Would you output the whole listing below, exactly as it reads?
--- Source excerpt ---
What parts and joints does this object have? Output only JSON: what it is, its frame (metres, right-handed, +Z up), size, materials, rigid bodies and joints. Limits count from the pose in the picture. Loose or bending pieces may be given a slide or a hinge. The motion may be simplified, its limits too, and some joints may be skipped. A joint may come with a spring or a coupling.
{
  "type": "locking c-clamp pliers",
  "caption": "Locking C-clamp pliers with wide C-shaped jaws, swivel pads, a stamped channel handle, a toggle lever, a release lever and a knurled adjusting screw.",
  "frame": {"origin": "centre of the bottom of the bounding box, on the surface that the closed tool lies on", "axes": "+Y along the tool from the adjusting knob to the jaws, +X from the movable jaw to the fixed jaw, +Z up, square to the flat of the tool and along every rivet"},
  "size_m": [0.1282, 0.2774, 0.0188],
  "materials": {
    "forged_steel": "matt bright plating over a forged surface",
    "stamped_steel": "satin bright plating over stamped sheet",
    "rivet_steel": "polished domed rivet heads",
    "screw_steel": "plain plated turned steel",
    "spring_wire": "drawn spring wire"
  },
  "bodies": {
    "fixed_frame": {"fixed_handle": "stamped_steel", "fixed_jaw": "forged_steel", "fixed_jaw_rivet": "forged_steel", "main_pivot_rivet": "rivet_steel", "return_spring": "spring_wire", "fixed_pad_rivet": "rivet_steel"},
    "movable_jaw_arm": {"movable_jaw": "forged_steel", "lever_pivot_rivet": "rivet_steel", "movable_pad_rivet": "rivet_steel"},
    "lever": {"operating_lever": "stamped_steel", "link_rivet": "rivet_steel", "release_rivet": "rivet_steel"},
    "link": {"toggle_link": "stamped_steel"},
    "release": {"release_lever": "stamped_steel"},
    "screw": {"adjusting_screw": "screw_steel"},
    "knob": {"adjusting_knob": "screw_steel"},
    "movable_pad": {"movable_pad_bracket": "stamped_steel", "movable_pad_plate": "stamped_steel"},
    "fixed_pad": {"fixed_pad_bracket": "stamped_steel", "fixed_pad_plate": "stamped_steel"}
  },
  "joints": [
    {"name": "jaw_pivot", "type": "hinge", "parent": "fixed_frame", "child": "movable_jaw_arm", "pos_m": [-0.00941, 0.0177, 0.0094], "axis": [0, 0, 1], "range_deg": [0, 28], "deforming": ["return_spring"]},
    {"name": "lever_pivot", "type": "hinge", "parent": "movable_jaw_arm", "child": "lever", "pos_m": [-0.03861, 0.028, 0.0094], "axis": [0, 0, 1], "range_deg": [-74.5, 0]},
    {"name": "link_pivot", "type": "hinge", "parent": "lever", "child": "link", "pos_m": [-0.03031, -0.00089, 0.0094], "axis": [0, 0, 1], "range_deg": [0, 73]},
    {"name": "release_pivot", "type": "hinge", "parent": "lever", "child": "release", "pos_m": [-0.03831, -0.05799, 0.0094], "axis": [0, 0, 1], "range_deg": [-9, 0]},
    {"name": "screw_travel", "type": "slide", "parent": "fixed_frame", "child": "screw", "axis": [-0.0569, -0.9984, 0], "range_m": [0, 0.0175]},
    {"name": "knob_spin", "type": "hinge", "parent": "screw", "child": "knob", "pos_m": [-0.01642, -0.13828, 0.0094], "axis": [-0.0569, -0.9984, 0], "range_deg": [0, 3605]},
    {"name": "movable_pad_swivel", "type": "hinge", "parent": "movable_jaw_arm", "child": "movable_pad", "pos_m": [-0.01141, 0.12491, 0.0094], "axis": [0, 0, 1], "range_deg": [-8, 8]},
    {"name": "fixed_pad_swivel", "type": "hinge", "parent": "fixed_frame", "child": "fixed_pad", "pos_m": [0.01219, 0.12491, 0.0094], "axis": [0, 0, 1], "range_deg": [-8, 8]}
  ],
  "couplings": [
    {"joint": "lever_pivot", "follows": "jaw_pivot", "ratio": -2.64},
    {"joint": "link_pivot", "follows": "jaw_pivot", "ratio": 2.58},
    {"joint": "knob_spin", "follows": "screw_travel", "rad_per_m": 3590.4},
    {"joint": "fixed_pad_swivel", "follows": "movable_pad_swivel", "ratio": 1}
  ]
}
---
▶ Output:
What parts and joints does this object have? Output only JSON: what it is, its frame (metres, right-handed, +Z up), size, materials, rigid bodies and joints. Limits count from the pose in the picture. Loose or bending pieces may be given a slide or a hinge. The motion may be simplified, its limits too, and some joints may be skipped. A joint may come with a spring or a coupling.
{
  "type": "locking c-clamp pliers",
  "caption": "Locking C-clamp pliers with wide C-shaped jaws, swivel pads, a stamped channel handle, a toggle lever, a release lever and a knurled adjusting screw.",
  "frame": {"origin": "centre of the bottom of the bounding box, on the surface that the closed tool lies on", "axes": "+Y along the tool from the adjusting knob to the jaws, +X from the movable jaw to the fixed jaw, +Z up, square to the flat of the tool and along every rivet"},
  "size_m": [0.1282, 0.2774, 0.0188],
  "materials": {
    "forged_steel": "matt bright plating over a forged surface",
    "stamped_steel": "satin bright plating over stamped sheet",
    "rivet_steel": "polished domed rivet heads",
    "screw_steel": "plain plated turned steel",
    "spring_wire": "drawn spring wire"
  },
  "bodies": {
    "fixed_frame": {"fixed_handle": "stamped_steel", "fixed_jaw": "forged_steel", "fixed_jaw_rivet": "forged_steel", "main_pivot_rivet": "rivet_steel", "return_spring": "spring_wire", "fixed_pad_rivet": "rivet_steel"},
    "movable_jaw_arm": {"movable_jaw": "forged_steel", "lever_pivot_rivet": "rivet_steel", "movable_pad_rivet": "rivet_steel"},
    "lever": {"operating_lever": "stamped_steel", "link_rivet": "rivet_steel", "release_rivet": "rivet_steel"},
    "link": {"toggle_link": "stamped_steel"},
    "release": {"release_lever": "stamped_steel"},
    "screw": {"adjusting_screw": "screw_steel"},
    "knob": {"adjusting_knob": "screw_steel"},
    "movable_pad": {"movable_pad_bracket": "stamped_steel", "movable_pad_plate": "stamped_steel"},
    "fixed_pad": {"fixed_pad_bracket": "stamped_steel", "fixed_pad_plate": "stamped_steel"}
  },
  "joints": [
    {"name": "jaw_pivot", "type": "hinge", "parent": "fixed_frame", "child": "movable_jaw_arm", "pos_m": [-0.00941, 0.0177, 0.0094], "axis": [0, 0, 1], "range_deg": [0, 28], "deforming": ["return_spring"]},
    {"name": "lever_pivot", "type": "hinge", "parent": "movable_jaw_arm", "child": "lever", "pos_m": [-0.03861, 0.028, 0.0094], "axis": [0, 0, 1], "range_deg": [-74.5, 0]},
    {"name": "link_pivot", "type": "hinge", "parent": "lever", "child": "link", "pos_m": [-0.03031, -0.00089, 0.0094], "axis": [0, 0, 1], "range_deg": [0, 73]},
    {"name": "release_pivot", "type": "hinge", "parent": "lever", "child": "release", "pos_m": [-0.03831, -0.05799, 0.0094], "axis": [0, 0, 1], "range_deg": [-9, 0]},
    {"name": "screw_travel", "type": "slide", "parent": "fixed_frame", "child": "screw", "axis": [-0.0569, -0.9984, 0], "range_m": [0, 0.0175]},
    {"name": "knob_spin", "type": "hinge", "parent": "screw", "child": "knob", "pos_m": [-0.01642, -0.13828, 0.0094], "axis": [-0.0569, -0.9984, 0], "range_deg": [0, 3605]},
    {"name": "movable_pad_swivel", "type": "hinge", "parent": "movable_jaw_arm", "child": "movable_pad", "pos_m": [-0.01141, 0.12491, 0.0094], "axis": [0, 0, 1], "range_deg": [-8, 8]},
    {"name": "fixed_pad_swivel", "type": "hinge", "parent": "fixed_frame", "child": "fixed_pad", "pos_m": [0.01219, 0.12491, 0.0094], "axis": [0, 0, 1], "range_deg": [-8, 8]}
  ],
  "couplings": [
    {"joint": "lever_pivot", "follows": "jaw_pivot", "ratio": -2.64},
    {"joint": "link_pivot", "follows": "jaw_pivot", "ratio": 2.58},
    {"joint": "knob_spin", "follows": "screw_travel", "rad_per_m": 3590.4},
    {"joint": "fixed_pad_swivel", "follows": "movable_pad_swivel", "ratio": 1}
  ]
}